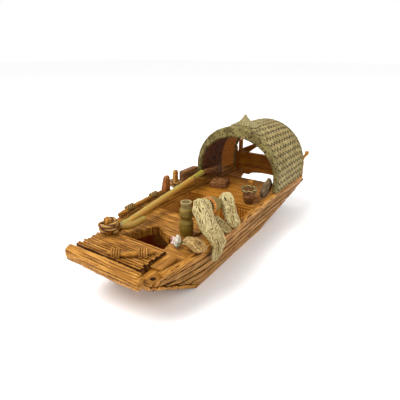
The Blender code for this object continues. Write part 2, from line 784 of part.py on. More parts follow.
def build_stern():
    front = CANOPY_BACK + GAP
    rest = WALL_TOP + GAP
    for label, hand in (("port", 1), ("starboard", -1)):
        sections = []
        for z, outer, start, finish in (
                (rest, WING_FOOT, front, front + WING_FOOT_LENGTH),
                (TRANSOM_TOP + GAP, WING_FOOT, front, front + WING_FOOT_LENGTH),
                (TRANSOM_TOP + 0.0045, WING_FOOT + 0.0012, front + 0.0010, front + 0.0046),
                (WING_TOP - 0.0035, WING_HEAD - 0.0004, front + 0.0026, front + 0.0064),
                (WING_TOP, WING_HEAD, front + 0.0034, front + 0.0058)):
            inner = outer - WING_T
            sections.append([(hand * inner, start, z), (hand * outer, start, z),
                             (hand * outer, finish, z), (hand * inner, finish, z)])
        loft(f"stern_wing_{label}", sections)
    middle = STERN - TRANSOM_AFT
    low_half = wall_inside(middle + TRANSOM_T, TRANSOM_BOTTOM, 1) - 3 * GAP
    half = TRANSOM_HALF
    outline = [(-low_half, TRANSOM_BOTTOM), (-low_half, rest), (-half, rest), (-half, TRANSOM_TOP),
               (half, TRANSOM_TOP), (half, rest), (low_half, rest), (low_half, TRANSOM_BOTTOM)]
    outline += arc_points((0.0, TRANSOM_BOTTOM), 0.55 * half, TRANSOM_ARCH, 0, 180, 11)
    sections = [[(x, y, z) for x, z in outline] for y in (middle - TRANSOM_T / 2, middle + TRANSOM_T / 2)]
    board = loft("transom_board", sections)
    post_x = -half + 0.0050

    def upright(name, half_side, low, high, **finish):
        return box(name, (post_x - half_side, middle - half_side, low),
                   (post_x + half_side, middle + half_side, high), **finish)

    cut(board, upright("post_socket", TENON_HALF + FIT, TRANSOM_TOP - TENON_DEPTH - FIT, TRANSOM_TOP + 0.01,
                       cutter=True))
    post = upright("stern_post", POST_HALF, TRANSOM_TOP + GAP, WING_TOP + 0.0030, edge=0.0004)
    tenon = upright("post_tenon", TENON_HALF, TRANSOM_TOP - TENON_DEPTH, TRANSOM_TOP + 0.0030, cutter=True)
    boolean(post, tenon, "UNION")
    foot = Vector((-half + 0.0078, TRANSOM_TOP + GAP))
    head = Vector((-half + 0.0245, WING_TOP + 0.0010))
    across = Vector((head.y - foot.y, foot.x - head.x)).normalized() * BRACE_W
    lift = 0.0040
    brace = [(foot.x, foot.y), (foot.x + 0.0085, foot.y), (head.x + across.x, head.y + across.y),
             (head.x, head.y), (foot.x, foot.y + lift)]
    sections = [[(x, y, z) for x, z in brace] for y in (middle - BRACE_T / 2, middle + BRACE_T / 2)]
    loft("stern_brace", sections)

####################

§ **TASK GOAL**: Each line of the listing should be echoed back exactly.

§ **EXERCISE ANSWER**:
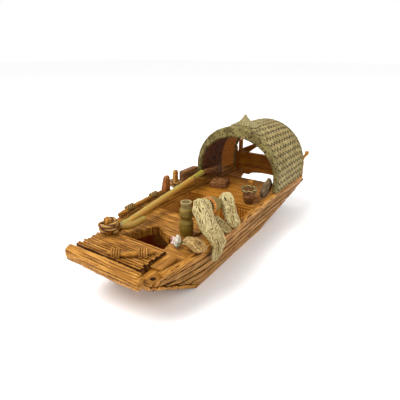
The Blender code for this object continues. Write part 2, from line 784 of part.py on. More parts follow.
def build_stern():
    front = CANOPY_BACK + GAP
    rest = WALL_TOP + GAP
    for label, hand in (("port", 1), ("starboard", -1)):
        sections = []
        for z, outer, start, finish in (
                (rest, WING_FOOT, front, front + WING_FOOT_LENGTH),
                (TRANSOM_TOP + GAP, WING_FOOT, front, front + WING_FOOT_LENGTH),
                (TRANSOM_TOP + 0.0045, WING_FOOT + 0.0012, front + 0.0010, front + 0.0046),
                (WING_TOP - 0.0035, WING_HEAD - 0.0004, front + 0.0026, front + 0.0064),
                (WING_TOP, WING_HEAD, front + 0.0034, front + 0.0058)):
            inner = outer - WING_T
            sections.append([(hand * inner, start, z), (hand * outer, start, z),
                             (hand * outer, finish, z), (hand * inner, finish, z)])
        loft(f"stern_wing_{label}", sections)
    middle = STERN - TRANSOM_AFT
    low_half = wall_inside(middle + TRANSOM_T, TRANSOM_BOTTOM, 1) - 3 * GAP
    half = TRANSOM_HALF
    outline = [(-low_half, TRANSOM_BOTTOM), (-low_half, rest), (-half, rest), (-half, TRANSOM_TOP),
               (half, TRANSOM_TOP), (half, rest), (low_half, rest), (low_half, TRANSOM_BOTTOM)]
    outline += arc_points((0.0, TRANSOM_BOTTOM), 0.55 * half, TRANSOM_ARCH, 0, 180, 11)
    sections = [[(x, y, z) for x, z in outline] for y in (middle - TRANSOM_T / 2, middle + TRANSOM_T / 2)]
    board = loft("transom_board", sections)
    post_x = -half + 0.0050

    def upright(name, half_side, low, high, **finish):
        return box(name, (post_x - half_side, middle - half_side, low),
                   (post_x + half_side, middle + half_side, high), **finish)

    cut(board, upright("post_socket", TENON_HALF + FIT, TRANSOM_TOP - TENON_DEPTH - FIT, TRANSOM_TOP + 0.01,
                       cutter=True))
    post = upright("stern_post", POST_HALF, TRANSOM_TOP + GAP, WING_TOP + 0.0030, edge=0.0004)
    tenon = upright("post_tenon", TENON_HALF, TRANSOM_TOP - TENON_DEPTH, TRANSOM_TOP + 0.0030, cutter=True)
    boolean(post, tenon, "UNION")
    foot = Vector((-half + 0.0078, TRANSOM_TOP + GAP))
    head = Vector((-half + 0.0245, WING_TOP + 0.0010))
    across = Vector((head.y - foot.y, foot.x - head.x)).normalized() * BRACE_W
    lift = 0.0040
    brace = [(foot.x, foot.y), (foot.x + 0.0085, foot.y), (head.x + across.x, head.y + across.y),
             (head.x, head.y), (foot.x, foot.y + lift)]
    sections = [[(x, y, z) for x, z in brace] for y in (middle - BRACE_T / 2, middle + BRACE_T / 2)]
    loft("stern_brace", sections)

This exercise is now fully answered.